More than that, I believe that BEING FEMME IS ABOUT AS RADICAL AS IT GETS. Think about it: Being femme is a choice. As such, there is an element of gender transition involved. It also transcends hetero gender policing – by first rejecting the compulsory aspect of it, and then choosing the parts that please you. Wrapping yourself in the “weak” presentations of the hegemony, and using them to express and celebrate your strength and power. Sometimes taking them to the nth degree. That is deconstruction, and that is pretty radical. It is totally “in your face” to heteronormativity and queer normativity (yes, I just said that) alike.

elephant8

Obviously I have a lot more to say about this, but let me leave you with these rant bits:

BEING FEMME HAS NOTHING TO DO WITH BUTCHES

We are not defined as the absence of, the opposite of, or the partner of. Period. We can be in a relationship with a butch, or with a femme, or with someone who defines themselves as something else entirely. OUR PARTNERS’ DEFINITIONS HAVE NOTHING TO DO WITH OUR SELF-DEFINED IDENTITY. We may or may not even have a partner.

WE ARE TIRED OF BEING INVISIBLE

We are tired of being assumed to be straight, of being overlooked as not radical enough, of being tagged as “wanting to pass” or as being bound by heteronormative culture. THERE IS NOTHING NORMATIVE ABOUT BEING FEMME.

And personally, I am pretty sick of the hierarchies of the queer communities I know, where there is a very clear status ladder, at the top of which are FTMs and at the bottom of which are cis femmes, and in which female/feminine identities are always subordinate to equivalent male/masculine ones (FTMs are “better” then MTFs, and cis gay men are “better” than cis lesbian women, butch is “better” than femme, and so on).

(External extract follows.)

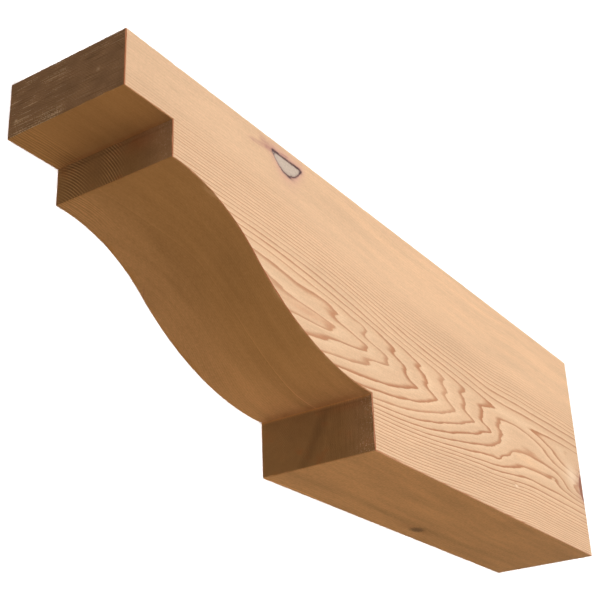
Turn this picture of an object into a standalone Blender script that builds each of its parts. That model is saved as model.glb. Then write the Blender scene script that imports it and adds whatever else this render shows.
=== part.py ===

WE DON’T HAVE TO BE LESBIANS

We can be bisexual, pansexual, omnisexual, asexual, even hetero (there are queer heteros. seriously.), or have any other sexual orientation or lack thereof. Because, WE ARE NOT DEFINED BY OUR PARTNERS.

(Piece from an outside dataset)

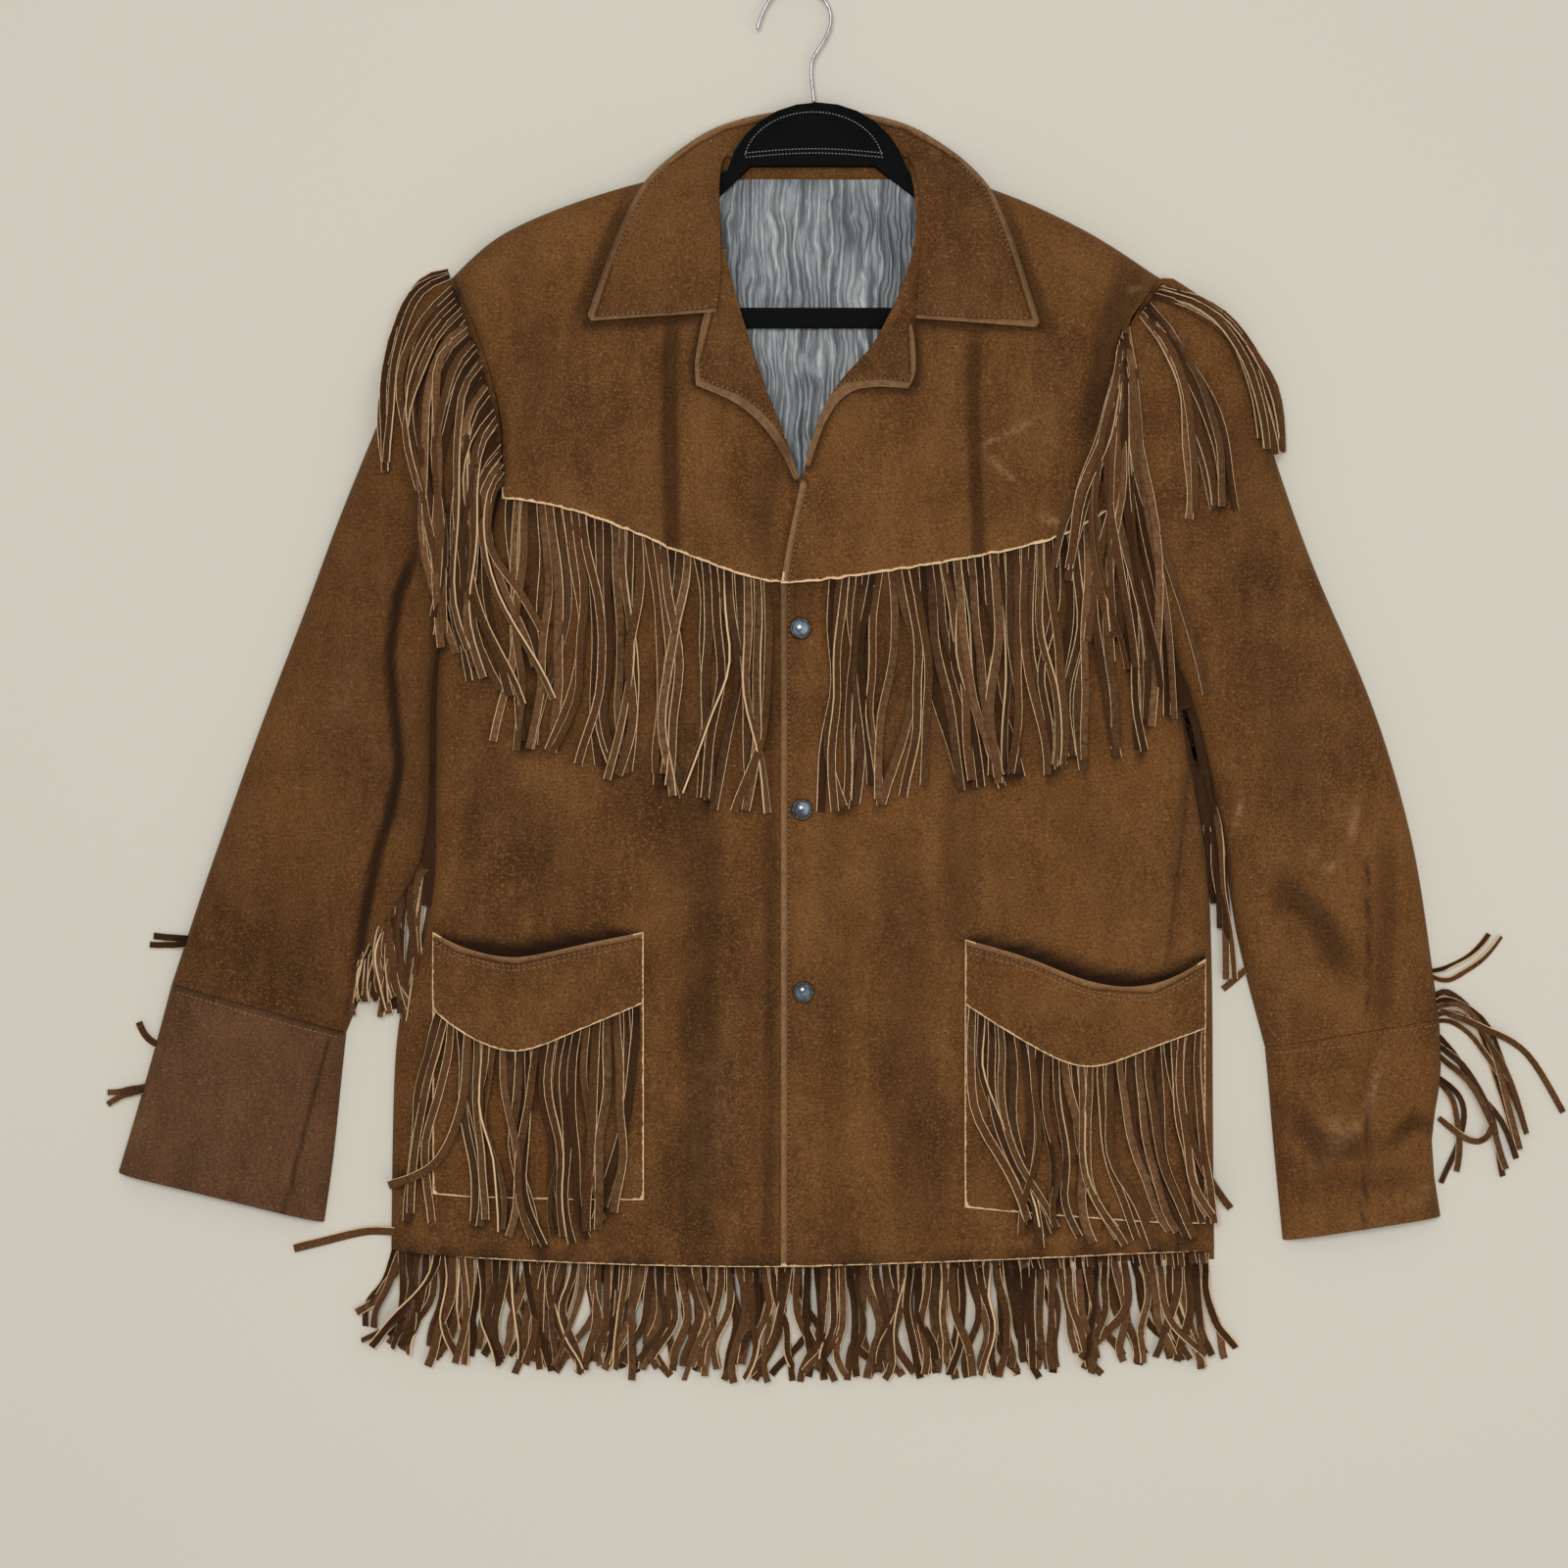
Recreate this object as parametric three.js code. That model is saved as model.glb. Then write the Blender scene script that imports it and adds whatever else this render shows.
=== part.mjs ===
// A fringed suede western jacket, fastened and laid on its back, with its hanger still in the neck.
// Millimetres, +Z up. Seen from above, X runs to the wearer's left sleeve and Y to the collar.
// The origin is on the flat underside of the back, in the middle of the garment.
// Right and left are the wearer's, so the right front has negative X.

import * as THREE from "three";

// Driving dimensions of the cloth.
const SUEDE = 1.4; // thickness of the suede
const SEAM = 0.3; // gap between two pieces that are sewn or lie together
const FOLD = SUEDE + SEAM; // lowest level of a top layer, where it meets the layer below
const LINING = 1; // thickness of the lining with its interlining
const SIDE_ROLL = 24; // how far in from a side seam the front is still rounding
const SHOULDER_ROLL = 26; // the same, below the shoulder seam
const ARM_ROLL = 20; // the same, at a sleeve's two edges
const SHOULDER_TIP = 298; // level of the shoulder's outer end
const FRONT_EDGE = -15; // X of the left front's edge, which lies on top
const UNDERLAP = 12; // X of the right front's edge, hidden under the left one
const YOKE_TAB = 8; // how far the lower front runs up under its yoke
const YOKE_LIFT = 4.2; // how far a yoke's lower edge stands off, with the fringe strip under it

// Driving dimensions of the fringe, pockets and hard pieces.
const LACE = 1.1; // thickness of a fringe strand
const STRIP = 5; // height of the strip that the strands are cut from
const POCKET_GAPE = 10; // how far a pocket's mouth stands open
const POCKET_SLACK = 120; // how far down a pocket that gape fades away
const SNAP_RADIUS = 7.3;
const SNAP_HEIGHT = 3.4;
const SNAP_PLACES = [64, -56, -177]; // Y of each snap, down the front edge
const HANGER_BASE = 3.5; // level of the hanger's underside
const HANGER_THICK = 8;
const WIRE = 1.3; // radius of the hook's wire

// The body, a row for each level from the hem to the shoulder: X of the right and left side seam or
// armhole, height of the front's edge there, and height of the front in its middle.
const BODY = [
  { y: -349, right: -275, left: 274, rim: FOLD, loft: 12 },
  { y: -250, right: -274, left: 273, rim: FOLD, loft: 14 },
  { y: -188, right: -271, left: 273, rim: FOLD, loft: 15 },
  { y: -143, right: -253, left: 272, rim: FOLD, loft: 16 },
  { y: -85, right: -246, left: 270, rim: FOLD, loft: 17 },
  { y: -5, right: -245, left: 257, rim: FOLD, loft: 18 },
  { y: 64, right: -244, left: 240, rim: 4, loft: 19 },
  { y: 100, right: -222, left: 228, rim: 10, loft: 20 },
  { y: 150, right: -200, left: 214, rim: 14, loft: 22 },
  { y: 200, right: -199, left: 208, rim: 16, loft: 25 },
  { y: 240, right: -209, left: 208, rim: 16, loft: 26 },
  { y: 270, right: -220, left: 217, rim: 13, loft: 26 },
  { y: SHOULDER_TIP, right: -235, left: 238, rim: 5, loft: 25 },
];

const YOKE_END = 8; // row of BODY where the yoke's lower edge meets the armhole

const HEM = [
  { x: -275, y: -341 },
  { x: -214, y: -348 },
  { x: -78, y: -357 },
  { x: 20, y: -360 },
  { x: 274, y: -356 },
];
const YOKE_LINE = [
  { x: -200, y: 150 },
  { x: -156, y: 143 },
  { x: -117, y: 129 },
  { x: -84, y: 115 },
  { x: -45, y: 100 },
  { x: -15, y: 93 },
  { x: 52, y: 101 },
  { x: 130, y: 114 },
  { x: 173, y: 125 },
  { x: 214, y: 150 },
];
const SHOULDER_LINE = [
  { x: -235, y: SHOULDER_TIP },
  { x: -206, y: 325 },
  { x: -146, y: 351 },
  { x: -95, y: 365 },
  { x: -55, y: 374 },
  { x: 8, y: 369 },
  { x: 70, y: 374 },
  { x: 100, y: 366 },
  { x: 144, y: 351 },
  { x: 197, y: 325 },
  { x: 238, y: SHOULDER_TIP },
];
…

WE DON’T EVEN NEED TO BE WOMEN

Fuck the gender binary. Seriously. Some of my best femme friends are genderqueer. Which means they may or may not define themselves as women to any given degree, at any given time. Which is just one example. I find odd, to say the least, the notion that eliminating the binary must mean we go to a unary system of alikeness. Why not expand our possibilities to the infinite, rather than restricting and policing them?

More to come. Stay tuned.

13 thoughts on “The Invisible Elephant in the Room

  1. Although there is no defined structure, this is amazing! I have learned so much in such a powerful way. I am 16 in B.C., Canada, which is usually known for it’s multicultural aspect, but I have never came across debates or talks about lesbians, or even lesbian people! I am just so new I guess, and I hope to learn more from you about the real world hidden in the dark. 🙂

  2. יסלחו לי קוראותייך שלא דוברות עברית, על תגובתי בשפת הקודש:
    ריגשת אותי כמו שלא חשבתי שהפוסט הזה ירגש אותי.

    אני חושבת שזה עוזר לי להסביר הרבה ממה שא-נשים תופשות כ”סתירה” בזהות הפמיניסטית שלי.
    וכן, יש קוויריות הטרו. יוהו.:)

  3. Yay to every word, and every shout. And a lot more of all three to come. (and if you care for a translation of the hebrew above, give a holler).

  4. Gawd, I think I love you! Tears in my eyes as I read this. So moved, and proud to be a tough, raging, ass kicking, lipstick wearing, big, fat, super-queer femme.
    And so’s my wife. (C;
    Thank you so much for this.

  5. Yes, yes yes! When I was young, and had first came out, in the late 90’s, butches and tranny boys were the height of cool and sexiness in the community. I had always been feminine in expression, but felt such a pressure to conform (and tried to, being an insecure teenager.) I started wearing masculine clothes, cut my hair, and went by a boy’s name. Suddenly, the ladies loved me. I got mad cool points. I finally felt accepted, like my queer membership application had finally been approved. But I could only do it for so long. Eventually, my love of glitter and high heels won out.
    One night I was watching Cry Baby and realized that I didn’t want to look like Johnny Depp, I wanted to *date* Johnny Depp and look like Tracy Lords. Epiphany! I changed all my clothes, going more femme than I’d ever gone before, and low and behold, my girlfriend dumped me because of it. And from then on, I too felt “less than”, and invisible. The other boys and butches didn’t treat me like a buddy anymore, I was now just another little femme, slightly invisible. My strap-on sat neglected in a box, because no one wanted to let me top them.
    It all really is a total expression of patriarchal bulls*it, and it makes me so mad.
    Even in a world of queers, the feminine is still seen as not cool and weak, and masculinity is put on a pedestal.

    • I’m really sorry to hear it. Somehow I always hope I’ll hear that things are changing, or that elsewhere it just doesn’t work that way… Solidarity from afar!